Winner Takes All: Steve Wynn, Kirk Kerkorian, Gary Loveman, and the Race to Own Las Vegas
- Author: Christina Binkley
- Cover artist: Anton Markous
- Language: English
- Genre: Nonfiction
- Publisher: Hyperion
- Publication date: March 4, 2008
- Publication place: United States
- Pages: 304
- ISBN: 978-1-4013-0236-8

= Winner Takes All (Binkley book) =

Book by Christina Binkley

Winner Takes All: Steve Wynn, Kirk Kerkorian, Gary Loveman, and the Race to Own Las Vegas is a 2008 nonfiction book written by Christina Binkley.

== Overview ==
Winner Takes All recounts the real estate development history of the Las Vegas Strip between 1998 and 2007. The book primarily covers three major corporate deals: Kirk Kerkorian's 2000 purchase of Steve Wynn's Mirage Resorts; MGM Mirage's 2004 buyout of Mandalay Resort Group; and Gary Loveman's Harrah's 2004 takeover of Caesars.

== Background ==
From 1997 to 2005, Binkley was the lead Las Vegas reporter for The Wall Street Journal.
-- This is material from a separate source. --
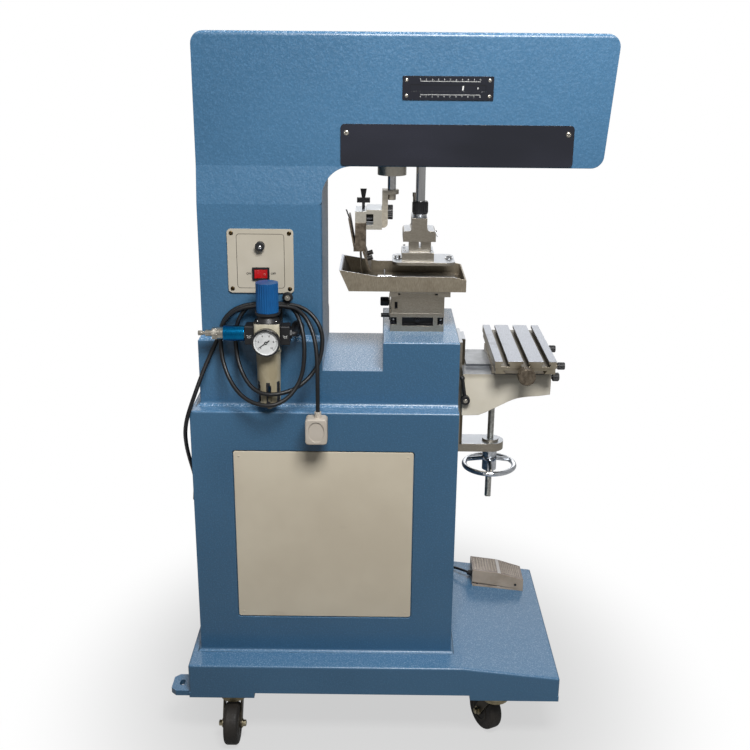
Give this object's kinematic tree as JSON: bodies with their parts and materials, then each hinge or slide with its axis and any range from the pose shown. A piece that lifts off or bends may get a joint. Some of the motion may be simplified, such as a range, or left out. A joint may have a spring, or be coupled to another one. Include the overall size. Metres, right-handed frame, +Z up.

She spent two years additional years conducting research for the book from 2005 to 2007.

== Reception ==
The book's narrative cohesion was criticized by The New York Times. The book was praised in the Nevada Historical Quarterly as an insightful window into high-stakes corporate brinksmanship, but was criticized for its historical inaccuracies.